You arrive at such an anti-constitution supreme court if there is a majority who don’t like the constitution and keep electing presidents that represent their point of view. Over a period of time, if that persists, those presidents will keep appointing justices that believe in a “living constitution”. And voila the simple majority gets its way.
Isn’t that the way it essentially already is? Look at how many of the bill of rights have already been seriously eroded - freedom of religion, free speech, freedom of association, gun rights, state rights... - with no amendments necessary - just rulings from the appointed supremes.
Thus the persistent simple majority (the “mob”) in a republic will, over the long run, get its way, regardless of what constitution there may be.

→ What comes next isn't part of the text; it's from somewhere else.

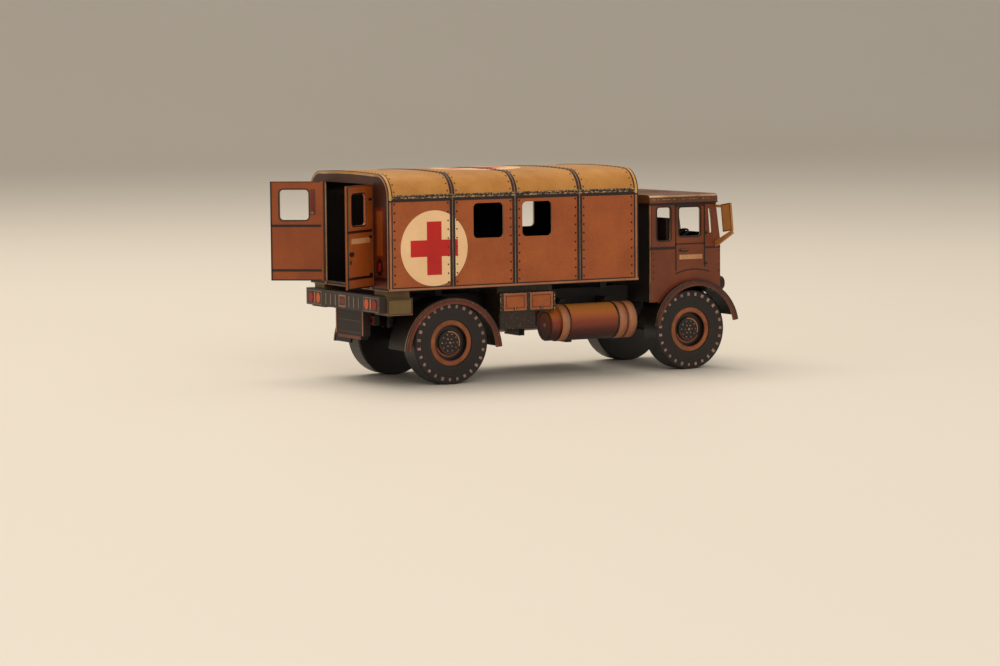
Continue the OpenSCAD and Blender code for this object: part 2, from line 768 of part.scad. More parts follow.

Now, there are times when a minority (sometimes even a single person) could actually end up running things rather than the majority. This happens in dictatorships when the dictator manages to co-opt and control the “forces of order” and rule by brutal force.
The other way this can happen is through political activism by a small groups of dedicated, radical, fanatical demagogues (many self anointed “intellectual elites”) convinced of the righteousness of their ideas.
They get their agenda implemented two ways.
1. If not the majority, a big fraction of the population consists of what Stalin called “useful idiots”. It’s a very accurate term. These are people who have no strong core beliefs who waft with the winds of emotions and thus are easily manipulated especially through guilt, and thus very useful to any good demagogue. The activists understands this very well and are very good at playing to their emotions (save mother earth, guilt for past sins, sympathy for druggies (aka, “homeless”), “social justice”, CRT, defund the evil police, and on and on). And so by getting most of the useful idiots to see things their way, plus their fellow true believers (”progressives”) who are naturally inclined to radical transformation (these are the people incapable of connecting dots, who’ve learned nothing from history), the activists are able to cobble together a majority which will elects representatives that will implement their agenda.
2. The second way is when activists don’t go through the trouble of cobbling up a majority, instead they go directly after the elected representative, institutions, and corporations. They will use intimidation, shaming, terrorism, infiltration, threats... to influence these representatives and institutions. Many cave to their demands. But what has been their most successful strategy is taking over institutions, organizations and corporations through stealthy infiltration and eventual take over. What Gramsci called “the long march through the institutions”. Can you think of any institutions, organizations, corporations that they don’t control? Hell even the Salvation Army has succumbed!
So bottom line, activists run the world. A version of the “squeaky wheel”. And the left is infinitely better at this than our side.
So in a sense, we ARE living in “Plato’s Republic”, but I doubt that Plato would approve of these “experts” we have running our lives. The major flaw in his proposal was the assumption that wise, saintly types would fill those positions. He obviously didn’t understand human nature.
What do you think?
A very well written comment, thank you.
I am afraid you are right, but I still hope there are enough here who have what it takes to stop the noisy leftists from destroying civilization.
It really comes down to a battle of determined activists of both sides. They are way ahead of us in this. It’s in their DNA.
When we conservative have a problem, we look at ways to individually solve it. When a leftist has a problem his first knee jerk reaction is to look for faults in the system and blame it for his troubles, which motivates him to start a crusade to change the “unfair ad unjust” system.
I firmly believe that genetic difference between us and them to be a reality, which impacts how differently we see the world and how to solve its problems.
I have no idea how to fix this other than to fight and beat them at every turn.